== Task directions ==
Of the lines below, how many hold the string "piece"? Give only the number.

== Items ==
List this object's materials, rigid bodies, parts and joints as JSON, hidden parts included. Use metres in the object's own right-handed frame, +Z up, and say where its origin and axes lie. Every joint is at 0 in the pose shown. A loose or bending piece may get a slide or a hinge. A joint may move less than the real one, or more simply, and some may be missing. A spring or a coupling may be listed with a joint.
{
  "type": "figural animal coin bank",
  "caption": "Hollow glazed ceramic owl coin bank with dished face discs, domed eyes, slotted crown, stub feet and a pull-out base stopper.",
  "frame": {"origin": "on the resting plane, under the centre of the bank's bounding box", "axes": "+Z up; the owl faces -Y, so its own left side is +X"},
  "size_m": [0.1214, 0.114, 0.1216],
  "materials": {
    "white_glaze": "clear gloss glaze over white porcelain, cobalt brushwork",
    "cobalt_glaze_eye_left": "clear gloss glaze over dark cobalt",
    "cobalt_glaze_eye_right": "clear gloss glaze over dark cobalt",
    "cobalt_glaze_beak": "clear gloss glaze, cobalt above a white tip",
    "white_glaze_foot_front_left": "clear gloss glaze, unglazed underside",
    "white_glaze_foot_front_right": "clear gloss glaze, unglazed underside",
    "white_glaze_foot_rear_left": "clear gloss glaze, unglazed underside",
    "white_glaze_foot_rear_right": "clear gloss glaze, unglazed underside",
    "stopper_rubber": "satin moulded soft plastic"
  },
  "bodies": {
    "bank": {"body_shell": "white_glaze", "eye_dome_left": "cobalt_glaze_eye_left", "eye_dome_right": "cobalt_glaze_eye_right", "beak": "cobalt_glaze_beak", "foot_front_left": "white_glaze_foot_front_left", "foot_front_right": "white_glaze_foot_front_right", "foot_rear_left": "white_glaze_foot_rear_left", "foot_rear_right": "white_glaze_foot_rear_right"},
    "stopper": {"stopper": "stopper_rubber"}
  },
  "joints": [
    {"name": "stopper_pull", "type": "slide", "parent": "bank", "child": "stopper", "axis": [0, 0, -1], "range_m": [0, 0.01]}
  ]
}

* * *

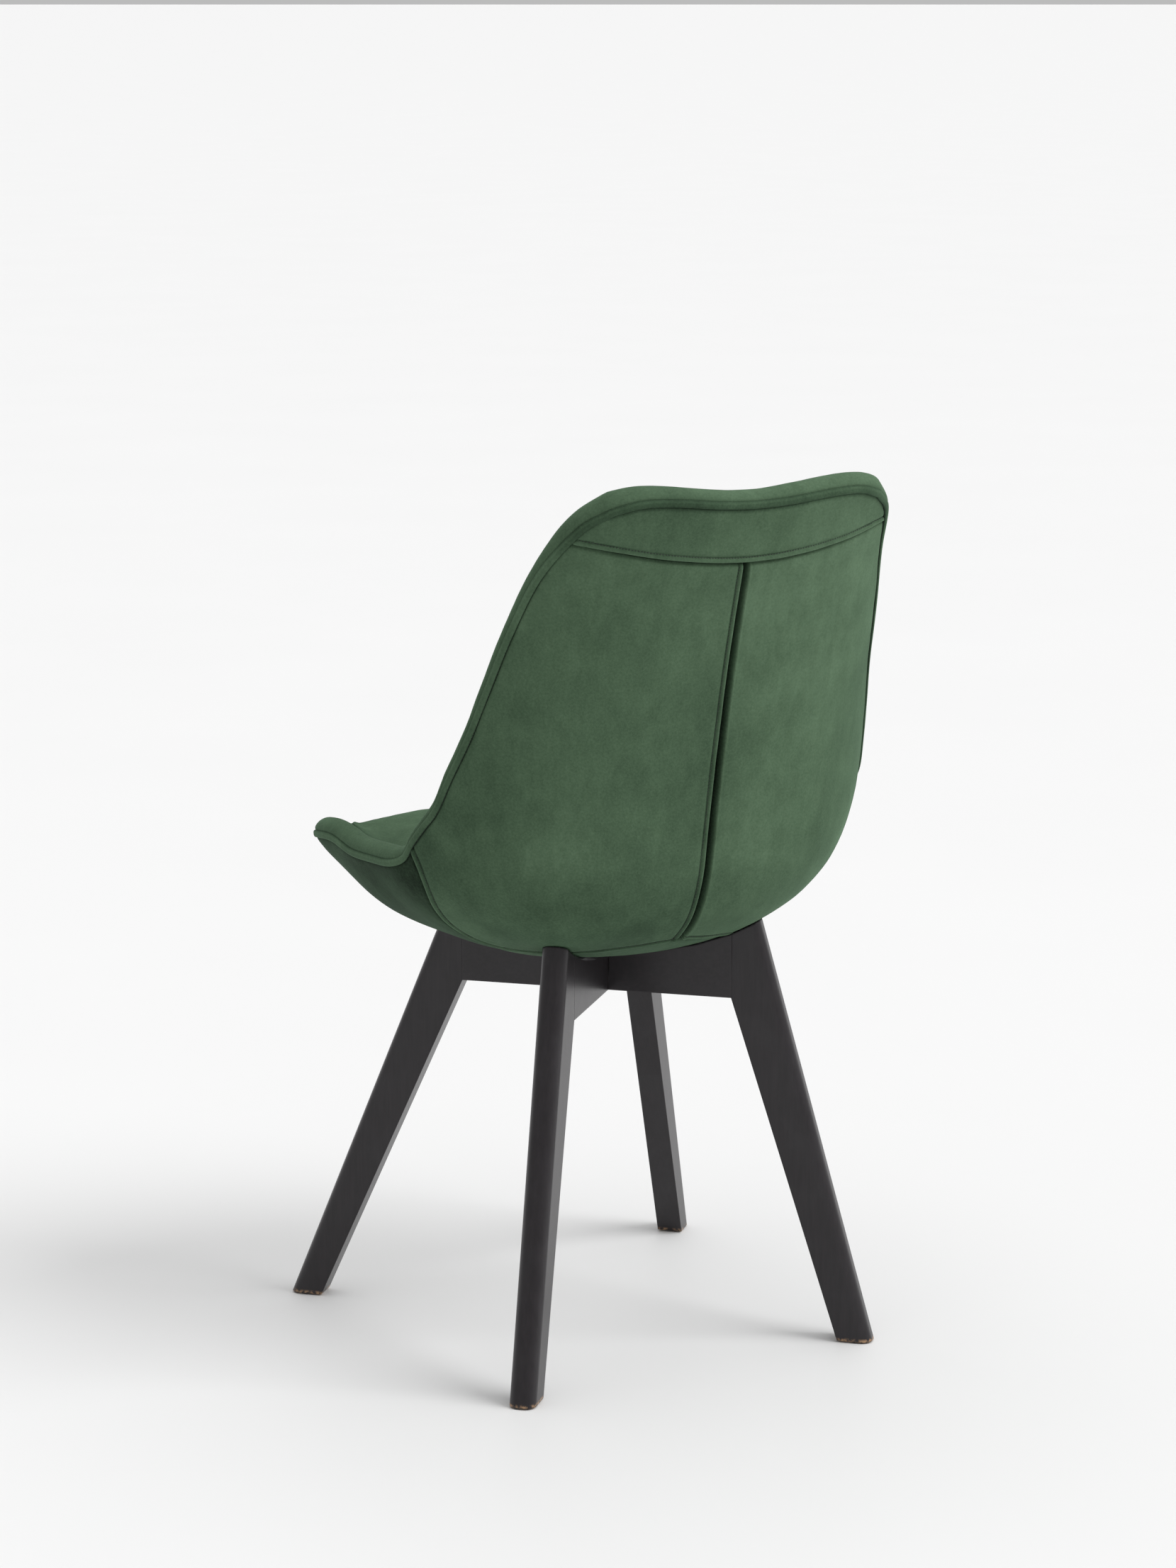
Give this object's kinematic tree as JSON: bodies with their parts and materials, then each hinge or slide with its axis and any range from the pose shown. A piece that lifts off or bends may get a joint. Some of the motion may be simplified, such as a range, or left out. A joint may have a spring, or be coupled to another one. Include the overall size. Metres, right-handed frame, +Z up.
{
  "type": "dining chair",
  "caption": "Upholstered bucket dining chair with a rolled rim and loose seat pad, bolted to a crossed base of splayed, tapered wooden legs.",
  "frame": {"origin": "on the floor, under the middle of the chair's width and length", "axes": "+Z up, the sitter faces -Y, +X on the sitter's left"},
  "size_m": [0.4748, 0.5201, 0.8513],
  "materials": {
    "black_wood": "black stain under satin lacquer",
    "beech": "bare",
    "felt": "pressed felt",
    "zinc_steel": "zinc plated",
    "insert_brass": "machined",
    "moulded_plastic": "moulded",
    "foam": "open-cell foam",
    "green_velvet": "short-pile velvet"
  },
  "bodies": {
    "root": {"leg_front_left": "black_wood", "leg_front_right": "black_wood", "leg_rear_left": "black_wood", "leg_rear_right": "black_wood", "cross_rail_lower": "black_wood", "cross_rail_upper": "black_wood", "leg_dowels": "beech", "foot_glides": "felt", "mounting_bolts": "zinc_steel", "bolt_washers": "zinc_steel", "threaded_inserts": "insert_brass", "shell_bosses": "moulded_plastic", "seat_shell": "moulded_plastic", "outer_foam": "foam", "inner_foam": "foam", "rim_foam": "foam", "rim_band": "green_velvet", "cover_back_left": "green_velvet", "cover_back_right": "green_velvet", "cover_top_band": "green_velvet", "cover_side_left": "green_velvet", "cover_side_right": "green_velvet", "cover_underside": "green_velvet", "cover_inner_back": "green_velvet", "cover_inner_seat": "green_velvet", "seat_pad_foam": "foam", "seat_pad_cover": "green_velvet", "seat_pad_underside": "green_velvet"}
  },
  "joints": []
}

== Answer to this task ==
2